» Task brief: Starting at the line containing "# Loose pieces resting on the soil", copy each line exactly, ending with the line containing "in imported if". Leave out everything else.

» Raw data:
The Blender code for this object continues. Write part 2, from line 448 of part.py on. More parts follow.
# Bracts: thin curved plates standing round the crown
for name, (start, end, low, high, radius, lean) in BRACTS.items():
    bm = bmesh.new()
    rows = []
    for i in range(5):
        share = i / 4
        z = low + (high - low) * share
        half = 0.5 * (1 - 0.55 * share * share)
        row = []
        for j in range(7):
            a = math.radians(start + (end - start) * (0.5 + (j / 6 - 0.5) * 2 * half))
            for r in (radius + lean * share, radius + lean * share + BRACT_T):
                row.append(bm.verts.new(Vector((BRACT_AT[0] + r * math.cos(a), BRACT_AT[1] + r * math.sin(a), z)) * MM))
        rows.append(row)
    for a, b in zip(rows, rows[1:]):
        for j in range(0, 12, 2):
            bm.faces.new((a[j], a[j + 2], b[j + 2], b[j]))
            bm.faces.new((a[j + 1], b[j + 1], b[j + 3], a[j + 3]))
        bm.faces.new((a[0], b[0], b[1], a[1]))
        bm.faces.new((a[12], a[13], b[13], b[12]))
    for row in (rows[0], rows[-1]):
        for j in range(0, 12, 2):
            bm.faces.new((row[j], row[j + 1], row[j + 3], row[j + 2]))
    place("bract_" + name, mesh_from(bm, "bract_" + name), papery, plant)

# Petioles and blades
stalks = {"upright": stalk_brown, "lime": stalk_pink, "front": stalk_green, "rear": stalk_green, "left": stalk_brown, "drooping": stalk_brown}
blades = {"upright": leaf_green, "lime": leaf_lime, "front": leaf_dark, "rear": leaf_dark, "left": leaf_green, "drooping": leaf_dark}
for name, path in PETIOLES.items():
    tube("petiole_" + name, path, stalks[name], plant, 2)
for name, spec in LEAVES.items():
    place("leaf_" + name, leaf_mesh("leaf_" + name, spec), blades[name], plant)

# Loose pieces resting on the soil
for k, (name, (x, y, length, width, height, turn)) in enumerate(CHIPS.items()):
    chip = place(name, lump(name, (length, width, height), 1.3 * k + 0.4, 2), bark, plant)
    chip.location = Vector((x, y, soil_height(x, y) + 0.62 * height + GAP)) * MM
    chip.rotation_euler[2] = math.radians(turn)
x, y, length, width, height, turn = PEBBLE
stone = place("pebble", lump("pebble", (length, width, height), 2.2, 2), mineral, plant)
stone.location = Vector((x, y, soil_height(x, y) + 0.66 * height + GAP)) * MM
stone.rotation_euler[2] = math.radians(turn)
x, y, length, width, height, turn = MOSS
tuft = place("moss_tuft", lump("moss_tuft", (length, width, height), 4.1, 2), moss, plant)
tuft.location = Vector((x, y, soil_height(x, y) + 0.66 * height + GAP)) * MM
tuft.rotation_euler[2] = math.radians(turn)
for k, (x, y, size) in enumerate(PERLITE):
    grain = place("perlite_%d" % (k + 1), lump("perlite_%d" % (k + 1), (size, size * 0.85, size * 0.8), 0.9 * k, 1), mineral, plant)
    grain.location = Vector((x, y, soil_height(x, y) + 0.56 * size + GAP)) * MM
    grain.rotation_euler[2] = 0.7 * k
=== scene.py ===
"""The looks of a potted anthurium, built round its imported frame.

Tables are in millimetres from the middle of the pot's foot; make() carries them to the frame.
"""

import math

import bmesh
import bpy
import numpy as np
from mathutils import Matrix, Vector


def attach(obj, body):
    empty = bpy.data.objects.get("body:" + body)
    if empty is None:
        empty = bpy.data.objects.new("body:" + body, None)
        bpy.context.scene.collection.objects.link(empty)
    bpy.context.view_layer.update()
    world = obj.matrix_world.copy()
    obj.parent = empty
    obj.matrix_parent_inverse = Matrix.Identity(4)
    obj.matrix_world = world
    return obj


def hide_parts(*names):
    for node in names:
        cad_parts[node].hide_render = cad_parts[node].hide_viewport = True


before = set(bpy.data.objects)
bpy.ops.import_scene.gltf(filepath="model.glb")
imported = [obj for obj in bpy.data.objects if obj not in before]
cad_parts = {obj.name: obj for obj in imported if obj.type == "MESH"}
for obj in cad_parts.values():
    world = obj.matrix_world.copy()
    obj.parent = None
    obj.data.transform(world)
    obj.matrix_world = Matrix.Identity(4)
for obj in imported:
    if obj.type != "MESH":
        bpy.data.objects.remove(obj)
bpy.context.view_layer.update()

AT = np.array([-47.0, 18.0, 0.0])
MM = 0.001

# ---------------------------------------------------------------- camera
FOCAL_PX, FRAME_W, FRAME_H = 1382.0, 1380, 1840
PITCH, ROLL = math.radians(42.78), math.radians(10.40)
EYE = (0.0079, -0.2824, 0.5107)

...

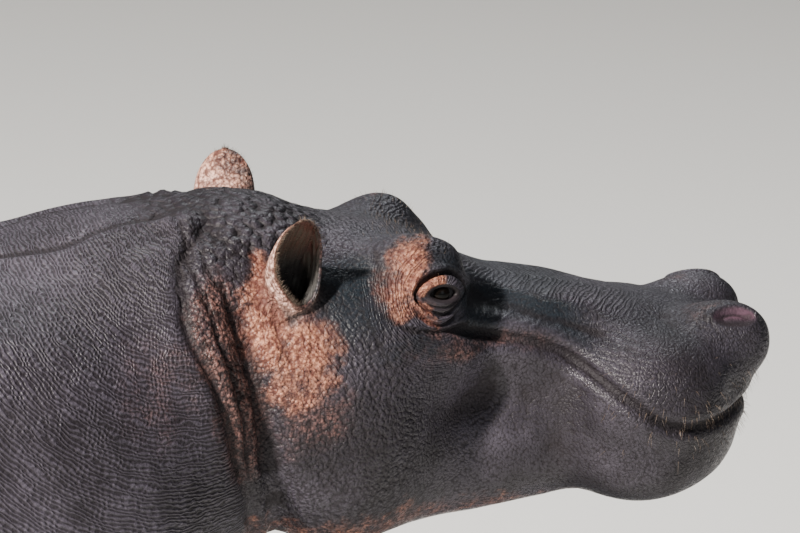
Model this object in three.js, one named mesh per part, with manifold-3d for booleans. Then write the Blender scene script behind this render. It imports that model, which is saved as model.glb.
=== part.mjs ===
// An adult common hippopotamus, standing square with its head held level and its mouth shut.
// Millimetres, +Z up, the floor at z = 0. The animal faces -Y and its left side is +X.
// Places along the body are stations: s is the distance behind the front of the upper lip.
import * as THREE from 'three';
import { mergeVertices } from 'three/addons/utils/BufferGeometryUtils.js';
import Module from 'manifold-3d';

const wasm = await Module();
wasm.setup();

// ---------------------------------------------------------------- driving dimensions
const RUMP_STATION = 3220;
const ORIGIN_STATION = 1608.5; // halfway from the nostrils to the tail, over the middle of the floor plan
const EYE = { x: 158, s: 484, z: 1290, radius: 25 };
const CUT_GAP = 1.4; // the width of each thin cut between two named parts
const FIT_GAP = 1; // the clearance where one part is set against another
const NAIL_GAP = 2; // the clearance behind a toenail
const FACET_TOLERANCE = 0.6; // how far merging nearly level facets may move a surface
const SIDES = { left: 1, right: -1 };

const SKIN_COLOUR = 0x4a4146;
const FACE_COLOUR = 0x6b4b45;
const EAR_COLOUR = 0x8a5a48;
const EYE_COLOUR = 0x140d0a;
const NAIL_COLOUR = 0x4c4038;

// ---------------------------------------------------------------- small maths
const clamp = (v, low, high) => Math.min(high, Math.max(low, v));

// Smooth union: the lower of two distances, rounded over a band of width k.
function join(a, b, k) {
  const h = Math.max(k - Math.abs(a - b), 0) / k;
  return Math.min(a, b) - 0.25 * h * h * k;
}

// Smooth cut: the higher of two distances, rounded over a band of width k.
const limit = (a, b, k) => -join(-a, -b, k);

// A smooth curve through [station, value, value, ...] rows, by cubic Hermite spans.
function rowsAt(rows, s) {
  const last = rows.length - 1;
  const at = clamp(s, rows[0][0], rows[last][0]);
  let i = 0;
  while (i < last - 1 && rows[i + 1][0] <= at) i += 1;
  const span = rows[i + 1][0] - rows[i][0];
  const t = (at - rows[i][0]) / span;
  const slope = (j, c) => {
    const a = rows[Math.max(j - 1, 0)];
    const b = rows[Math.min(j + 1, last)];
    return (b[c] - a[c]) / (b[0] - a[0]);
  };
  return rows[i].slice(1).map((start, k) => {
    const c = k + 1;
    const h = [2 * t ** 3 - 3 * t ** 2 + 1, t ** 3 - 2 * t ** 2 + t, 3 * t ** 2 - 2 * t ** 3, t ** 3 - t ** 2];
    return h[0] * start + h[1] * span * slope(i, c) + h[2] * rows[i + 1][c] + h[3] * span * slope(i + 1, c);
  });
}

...

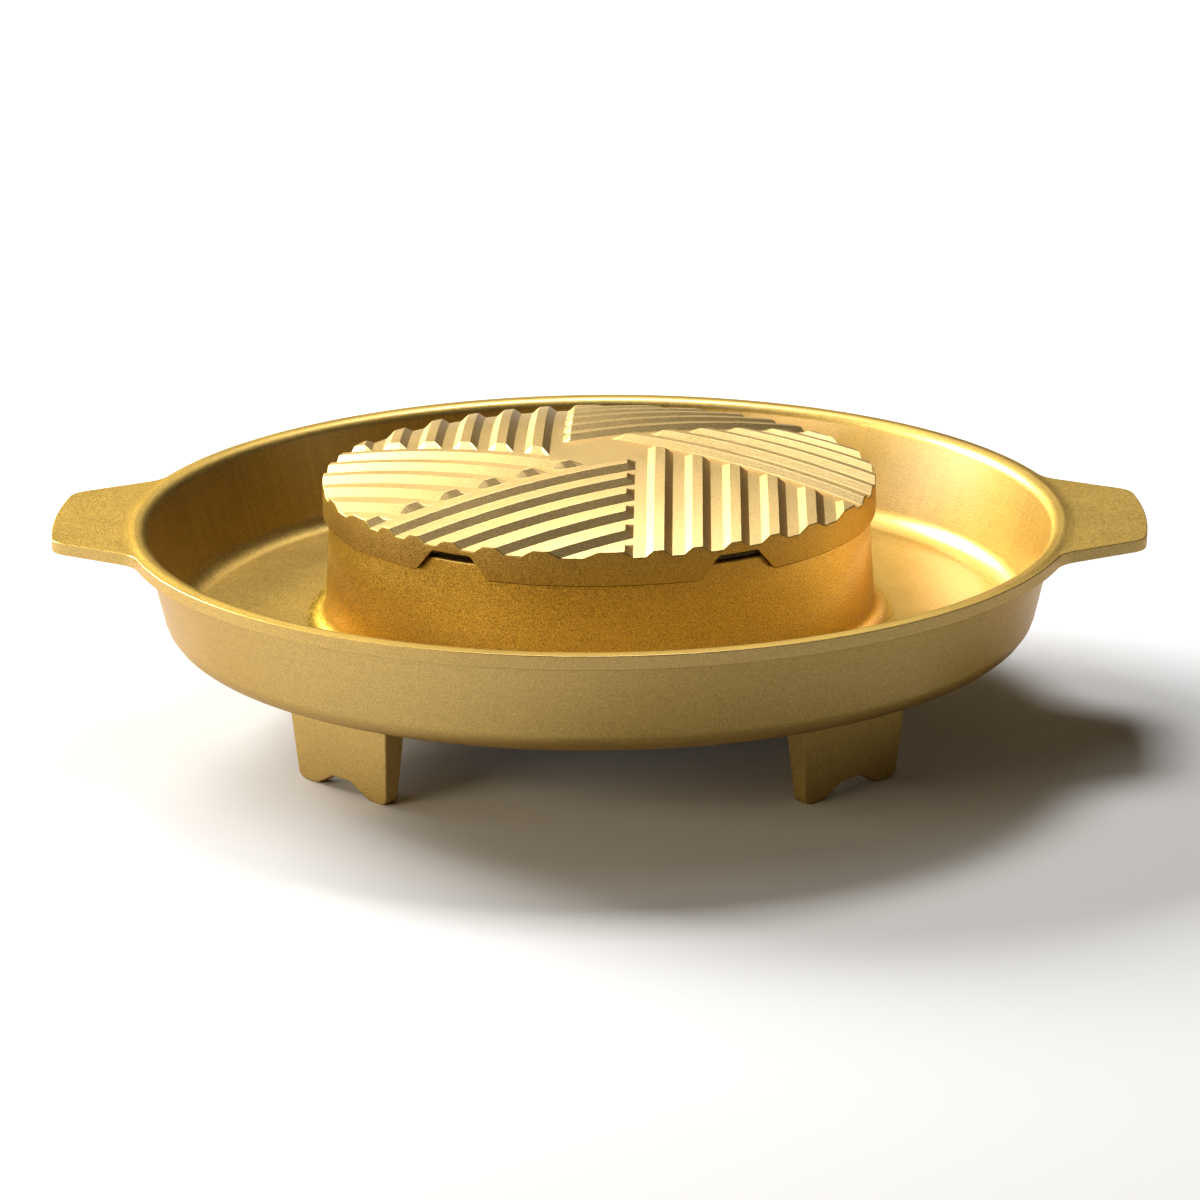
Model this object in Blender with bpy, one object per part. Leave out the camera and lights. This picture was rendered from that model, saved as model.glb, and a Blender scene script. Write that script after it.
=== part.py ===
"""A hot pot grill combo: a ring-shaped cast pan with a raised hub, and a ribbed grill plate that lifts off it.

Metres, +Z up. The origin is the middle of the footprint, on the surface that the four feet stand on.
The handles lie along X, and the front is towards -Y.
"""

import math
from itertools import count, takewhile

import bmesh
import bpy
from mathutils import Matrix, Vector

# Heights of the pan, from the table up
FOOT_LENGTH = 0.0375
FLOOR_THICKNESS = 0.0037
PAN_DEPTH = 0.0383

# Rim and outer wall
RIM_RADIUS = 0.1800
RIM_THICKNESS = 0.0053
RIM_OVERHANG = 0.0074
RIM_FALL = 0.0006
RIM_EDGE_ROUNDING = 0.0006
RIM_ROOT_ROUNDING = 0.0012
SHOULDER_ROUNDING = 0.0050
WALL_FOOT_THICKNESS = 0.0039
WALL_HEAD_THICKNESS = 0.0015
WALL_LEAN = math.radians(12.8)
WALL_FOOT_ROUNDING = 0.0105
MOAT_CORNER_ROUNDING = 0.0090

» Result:
# Loose pieces resting on the soil
for k, (name, (x, y, length, width, height, turn)) in enumerate(CHIPS.items()):
    chip = place(name, lump(name, (length, width, height), 1.3 * k + 0.4, 2), bark, plant)
    chip.location = Vector((x, y, soil_height(x, y) + 0.62 * height + GAP)) * MM
    chip.rotation_euler[2] = math.radians(turn)
x, y, length, width, height, turn = PEBBLE
stone = place("pebble", lump("pebble", (length, width, height), 2.2, 2), mineral, plant)
stone.location = Vector((x, y, soil_height(x, y) + 0.66 * height + GAP)) * MM
stone.rotation_euler[2] = math.radians(turn)
x, y, length, width, height, turn = MOSS
tuft = place("moss_tuft", lump("moss_tuft", (length, width, height), 4.1, 2), moss, plant)
tuft.location = Vector((x, y, soil_height(x, y) + 0.66 * height + GAP)) * MM
tuft.rotation_euler[2] = math.radians(turn)
for k, (x, y, size) in enumerate(PERLITE):
    grain = place("perlite_%d" % (k + 1), lump("perlite_%d" % (k + 1), (size, size * 0.85, size * 0.8), 0.9 * k, 1), mineral, plant)
    grain.location = Vector((x, y, soil_height(x, y) + 0.56 * size + GAP)) * MM
    grain.rotation_euler[2] = 0.7 * k
=== scene.py ===
"""The looks of a potted anthurium, built round its imported frame.

Tables are in millimetres from the middle of the pot's foot; make() carries them to the frame.
"""

import math

import bmesh
import bpy
import numpy as np
from mathutils import Matrix, Vector


def attach(obj, body):
    empty = bpy.data.objects.get("body:" + body)
    if empty is None:
        empty = bpy.data.objects.new("body:" + body, None)
        bpy.context.scene.collection.objects.link(empty)
    bpy.context.view_layer.update()
    world = obj.matrix_world.copy()
    obj.parent = empty
    obj.matrix_parent_inverse = Matrix.Identity(4)
    obj.matrix_world = world
    return obj


def hide_parts(*names):
    for node in names:
        cad_parts[node].hide_render = cad_parts[node].hide_viewport = True


before = set(bpy.data.objects)
bpy.ops.import_scene.gltf(filepath="model.glb")
imported = [obj for obj in bpy.data.objects if obj not in before]
cad_parts = {obj.name: obj for obj in imported if obj.type == "MESH"}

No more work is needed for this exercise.